Set down the whole listing verbatim.
# Source data start
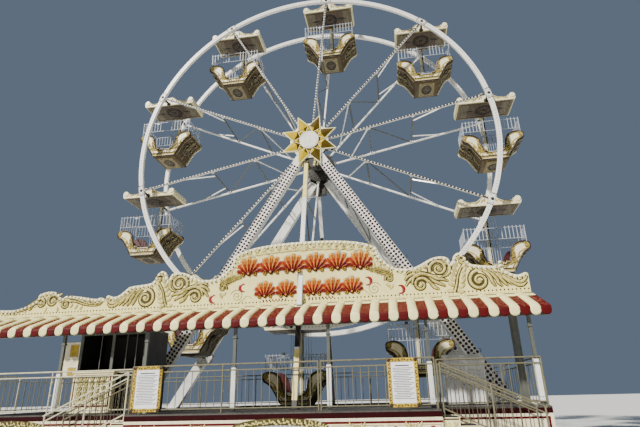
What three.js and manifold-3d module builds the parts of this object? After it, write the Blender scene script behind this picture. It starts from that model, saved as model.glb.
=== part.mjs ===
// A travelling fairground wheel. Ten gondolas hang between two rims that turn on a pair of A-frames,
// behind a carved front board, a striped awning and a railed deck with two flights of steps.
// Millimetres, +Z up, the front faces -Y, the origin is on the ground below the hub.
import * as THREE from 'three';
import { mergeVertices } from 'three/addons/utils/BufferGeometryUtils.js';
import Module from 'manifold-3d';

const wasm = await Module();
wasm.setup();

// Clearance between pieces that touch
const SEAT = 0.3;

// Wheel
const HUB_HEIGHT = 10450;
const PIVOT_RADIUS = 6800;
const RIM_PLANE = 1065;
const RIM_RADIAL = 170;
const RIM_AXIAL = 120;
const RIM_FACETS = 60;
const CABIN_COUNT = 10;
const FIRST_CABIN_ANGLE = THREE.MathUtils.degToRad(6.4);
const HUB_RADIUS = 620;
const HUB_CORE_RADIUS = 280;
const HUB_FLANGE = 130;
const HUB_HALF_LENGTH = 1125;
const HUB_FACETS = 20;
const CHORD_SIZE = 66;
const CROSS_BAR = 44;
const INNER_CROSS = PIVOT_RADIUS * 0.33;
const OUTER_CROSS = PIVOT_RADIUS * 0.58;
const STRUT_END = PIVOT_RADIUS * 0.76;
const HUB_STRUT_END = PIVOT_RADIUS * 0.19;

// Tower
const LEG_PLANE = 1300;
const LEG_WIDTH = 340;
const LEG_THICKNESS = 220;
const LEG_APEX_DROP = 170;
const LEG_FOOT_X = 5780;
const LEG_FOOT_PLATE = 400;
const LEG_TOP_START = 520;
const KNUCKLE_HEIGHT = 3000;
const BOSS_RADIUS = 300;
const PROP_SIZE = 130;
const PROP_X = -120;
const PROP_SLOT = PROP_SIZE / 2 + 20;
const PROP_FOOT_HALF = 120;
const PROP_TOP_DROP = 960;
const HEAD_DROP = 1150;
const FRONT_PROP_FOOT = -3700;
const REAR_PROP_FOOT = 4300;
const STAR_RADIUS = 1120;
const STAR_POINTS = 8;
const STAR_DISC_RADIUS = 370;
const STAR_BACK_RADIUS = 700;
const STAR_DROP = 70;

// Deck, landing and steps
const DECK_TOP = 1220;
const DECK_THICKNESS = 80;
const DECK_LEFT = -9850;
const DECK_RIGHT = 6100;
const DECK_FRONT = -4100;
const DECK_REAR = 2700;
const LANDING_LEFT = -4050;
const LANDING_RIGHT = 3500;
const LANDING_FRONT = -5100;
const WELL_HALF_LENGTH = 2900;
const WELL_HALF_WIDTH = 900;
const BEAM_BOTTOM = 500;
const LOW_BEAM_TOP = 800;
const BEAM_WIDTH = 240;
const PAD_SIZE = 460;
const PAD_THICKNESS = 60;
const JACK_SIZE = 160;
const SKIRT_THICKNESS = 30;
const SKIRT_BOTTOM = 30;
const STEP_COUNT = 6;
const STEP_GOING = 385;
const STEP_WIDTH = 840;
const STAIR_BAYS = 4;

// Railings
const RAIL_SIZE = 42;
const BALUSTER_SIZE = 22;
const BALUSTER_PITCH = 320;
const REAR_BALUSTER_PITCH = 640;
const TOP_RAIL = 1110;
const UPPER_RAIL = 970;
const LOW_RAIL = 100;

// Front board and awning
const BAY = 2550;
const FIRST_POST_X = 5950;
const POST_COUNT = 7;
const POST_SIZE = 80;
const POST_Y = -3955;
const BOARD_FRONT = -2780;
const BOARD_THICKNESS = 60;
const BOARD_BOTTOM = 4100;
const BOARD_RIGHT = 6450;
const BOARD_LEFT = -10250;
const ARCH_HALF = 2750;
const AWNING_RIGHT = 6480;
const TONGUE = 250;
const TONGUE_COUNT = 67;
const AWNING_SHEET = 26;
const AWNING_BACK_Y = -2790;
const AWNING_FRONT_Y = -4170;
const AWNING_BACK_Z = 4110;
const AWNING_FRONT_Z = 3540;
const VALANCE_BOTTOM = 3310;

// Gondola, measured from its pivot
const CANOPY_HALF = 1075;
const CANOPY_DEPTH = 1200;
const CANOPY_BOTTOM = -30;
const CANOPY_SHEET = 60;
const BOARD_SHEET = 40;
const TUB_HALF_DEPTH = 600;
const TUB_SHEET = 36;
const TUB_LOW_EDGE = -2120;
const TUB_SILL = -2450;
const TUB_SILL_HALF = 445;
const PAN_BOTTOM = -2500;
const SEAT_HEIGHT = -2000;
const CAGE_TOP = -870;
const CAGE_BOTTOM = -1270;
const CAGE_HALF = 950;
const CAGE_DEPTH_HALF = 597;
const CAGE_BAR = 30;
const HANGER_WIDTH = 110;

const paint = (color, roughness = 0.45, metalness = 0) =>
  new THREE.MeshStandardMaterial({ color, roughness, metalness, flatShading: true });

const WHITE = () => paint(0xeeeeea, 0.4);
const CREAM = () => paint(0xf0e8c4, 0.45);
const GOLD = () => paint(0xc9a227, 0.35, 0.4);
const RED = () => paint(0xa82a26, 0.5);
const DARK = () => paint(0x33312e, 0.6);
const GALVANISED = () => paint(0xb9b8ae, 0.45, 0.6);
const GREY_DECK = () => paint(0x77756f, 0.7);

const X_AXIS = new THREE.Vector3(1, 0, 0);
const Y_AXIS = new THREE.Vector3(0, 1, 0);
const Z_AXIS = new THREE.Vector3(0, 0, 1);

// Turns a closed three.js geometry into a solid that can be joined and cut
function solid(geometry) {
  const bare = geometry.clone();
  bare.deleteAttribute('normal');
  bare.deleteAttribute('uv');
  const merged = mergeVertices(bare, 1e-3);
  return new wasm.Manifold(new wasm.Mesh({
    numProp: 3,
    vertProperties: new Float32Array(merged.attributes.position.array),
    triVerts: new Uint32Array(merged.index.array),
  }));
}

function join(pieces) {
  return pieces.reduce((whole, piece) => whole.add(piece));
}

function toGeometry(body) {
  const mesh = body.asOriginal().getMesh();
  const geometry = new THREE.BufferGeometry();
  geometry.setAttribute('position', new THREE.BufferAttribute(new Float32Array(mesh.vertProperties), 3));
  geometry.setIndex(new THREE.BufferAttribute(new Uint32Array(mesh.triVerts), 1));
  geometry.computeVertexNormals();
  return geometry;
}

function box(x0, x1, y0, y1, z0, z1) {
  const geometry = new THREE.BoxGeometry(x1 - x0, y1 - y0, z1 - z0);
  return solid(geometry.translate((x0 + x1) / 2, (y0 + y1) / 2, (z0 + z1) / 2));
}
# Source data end
Right answer:
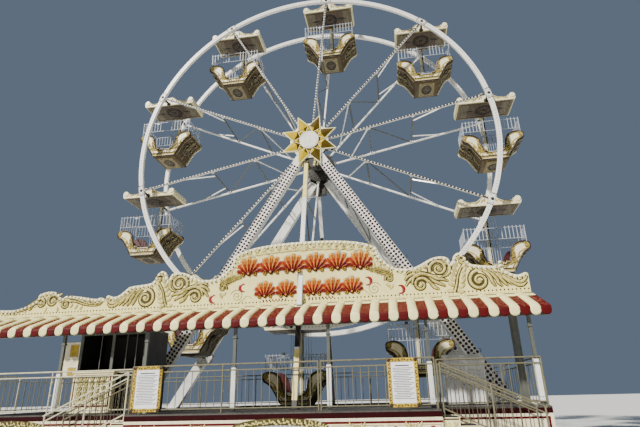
What three.js and manifold-3d module builds the parts of this object? After it, write the Blender scene script behind this picture. It starts from that model, saved as model.glb.
=== part.mjs ===
// A travelling fairground wheel. Ten gondolas hang between two rims that turn on a pair of A-frames,
// behind a carved front board, a striped awning and a railed deck with two flights of steps.
// Millimetres, +Z up, the front faces -Y, the origin is on the ground below the hub.
import * as THREE from 'three';
import { mergeVertices } from 'three/addons/utils/BufferGeometryUtils.js';
import Module from 'manifold-3d';

const wasm = await Module();
wasm.setup();

// Clearance between pieces that touch
const SEAT = 0.3;

// Wheel
const HUB_HEIGHT = 10450;
const PIVOT_RADIUS = 6800;
const RIM_PLANE = 1065;
const RIM_RADIAL = 170;
const RIM_AXIAL = 120;
const RIM_FACETS = 60;
const CABIN_COUNT = 10;
const FIRST_CABIN_ANGLE = THREE.MathUtils.degToRad(6.4);
const HUB_RADIUS = 620;
const HUB_CORE_RADIUS = 280;
const HUB_FLANGE = 130;
const HUB_HALF_LENGTH = 1125;
const HUB_FACETS = 20;
const CHORD_SIZE = 66;
const CROSS_BAR = 44;
const INNER_CROSS = PIVOT_RADIUS * 0.33;
const OUTER_CROSS = PIVOT_RADIUS * 0.58;
const STRUT_END = PIVOT_RADIUS * 0.76;
const HUB_STRUT_END = PIVOT_RADIUS * 0.19;

// Tower
const LEG_PLANE = 1300;
const LEG_WIDTH = 340;
const LEG_THICKNESS = 220;
const LEG_APEX_DROP = 170;
const LEG_FOOT_X = 5780;
const LEG_FOOT_PLATE = 400;
const LEG_TOP_START = 520;
const KNUCKLE_HEIGHT = 3000;
const BOSS_RADIUS = 300;
const PROP_SIZE = 130;
const PROP_X = -120;
const PROP_SLOT = PROP_SIZE / 2 + 20;
const PROP_FOOT_HALF = 120;
const PROP_TOP_DROP = 960;
const HEAD_DROP = 1150;
const FRONT_PROP_FOOT = -3700;
const REAR_PROP_FOOT = 4300;
const STAR_RADIUS = 1120;
const STAR_POINTS = 8;
const STAR_DISC_RADIUS = 370;
const STAR_BACK_RADIUS = 700;
const STAR_DROP = 70;

// Deck, landing and steps
const DECK_TOP = 1220;
const DECK_THICKNESS = 80;
const DECK_LEFT = -9850;
const DECK_RIGHT = 6100;
const DECK_FRONT = -4100;
const DECK_REAR = 2700;
const LANDING_LEFT = -4050;
const LANDING_RIGHT = 3500;
const LANDING_FRONT = -5100;
const WELL_HALF_LENGTH = 2900;
const WELL_HALF_WIDTH = 900;
const BEAM_BOTTOM = 500;
const LOW_BEAM_TOP = 800;
const BEAM_WIDTH = 240;
const PAD_SIZE = 460;
const PAD_THICKNESS = 60;
const JACK_SIZE = 160;
const SKIRT_THICKNESS = 30;
const SKIRT_BOTTOM = 30;
const STEP_COUNT = 6;
const STEP_GOING = 385;
const STEP_WIDTH = 840;
const STAIR_BAYS = 4;

// Railings
const RAIL_SIZE = 42;
const BALUSTER_SIZE = 22;
const BALUSTER_PITCH = 320;
const REAR_BALUSTER_PITCH = 640;
const TOP_RAIL = 1110;
const UPPER_RAIL = 970;
const LOW_RAIL = 100;

// Front board and awning
const BAY = 2550;
const FIRST_POST_X = 5950;
const POST_COUNT = 7;
const POST_SIZE = 80;
const POST_Y = -3955;
const BOARD_FRONT = -2780;
const BOARD_THICKNESS = 60;
const BOARD_BOTTOM = 4100;
const BOARD_RIGHT = 6450;
const BOARD_LEFT = -10250;
const ARCH_HALF = 2750;
const AWNING_RIGHT = 6480;
const TONGUE = 250;
const TONGUE_COUNT = 67;
const AWNING_SHEET = 26;
const AWNING_BACK_Y = -2790;
const AWNING_FRONT_Y = -4170;
const AWNING_BACK_Z = 4110;
const AWNING_FRONT_Z = 3540;
const VALANCE_BOTTOM = 3310;

// Gondola, measured from its pivot
const CANOPY_HALF = 1075;
const CANOPY_DEPTH = 1200;
const CANOPY_BOTTOM = -30;
const CANOPY_SHEET = 60;
const BOARD_SHEET = 40;
const TUB_HALF_DEPTH = 600;
const TUB_SHEET = 36;
const TUB_LOW_EDGE = -2120;
const TUB_SILL = -2450;
const TUB_SILL_HALF = 445;
const PAN_BOTTOM = -2500;
const SEAT_HEIGHT = -2000;
const CAGE_TOP = -870;
const CAGE_BOTTOM = -1270;
const CAGE_HALF = 950;
const CAGE_DEPTH_HALF = 597;
const CAGE_BAR = 30;
const HANGER_WIDTH = 110;

const paint = (color, roughness = 0.45, metalness = 0) =>
  new THREE.MeshStandardMaterial({ color, roughness, metalness, flatShading: true });

const WHITE = () => paint(0xeeeeea, 0.4);
const CREAM = () => paint(0xf0e8c4, 0.45);
const GOLD = () => paint(0xc9a227, 0.35, 0.4);
const RED = () => paint(0xa82a26, 0.5);
const DARK = () => paint(0x33312e, 0.6);
const GALVANISED = () => paint(0xb9b8ae, 0.45, 0.6);
const GREY_DECK = () => paint(0x77756f, 0.7);

const X_AXIS = new THREE.Vector3(1, 0, 0);
const Y_AXIS = new THREE.Vector3(0, 1, 0);
const Z_AXIS = new THREE.Vector3(0, 0, 1);

// Turns a closed three.js geometry into a solid that can be joined and cut
function solid(geometry) {
  const bare = geometry.clone();
  bare.deleteAttribute('normal');
  bare.deleteAttribute('uv');
  const merged = mergeVertices(bare, 1e-3);
  return new wasm.Manifold(new wasm.Mesh({
    numProp: 3,
    vertProperties: new Float32Array(merged.attributes.position.array),
    triVerts: new Uint32Array(merged.index.array),
  }));
}

function join(pieces) {
  return pieces.reduce((whole, piece) => whole.add(piece));
}

function toGeometry(body) {
  const mesh = body.asOriginal().getMesh();
  const geometry = new THREE.BufferGeometry();
  geometry.setAttribute('position', new THREE.BufferAttribute(new Float32Array(mesh.vertProperties), 3));
  geometry.setIndex(new THREE.BufferAttribute(new Uint32Array(mesh.triVerts), 1));
  geometry.computeVertexNormals();
  return geometry;
}

function box(x0, x1, y0, y1, z0, z1) {
  const geometry = new THREE.BoxGeometry(x1 - x0, y1 - y0, z1 - z0);
  return solid(geometry.translate((x0 + x1) / 2, (y0 + y1) / 2, (z0 + z1) / 2));
}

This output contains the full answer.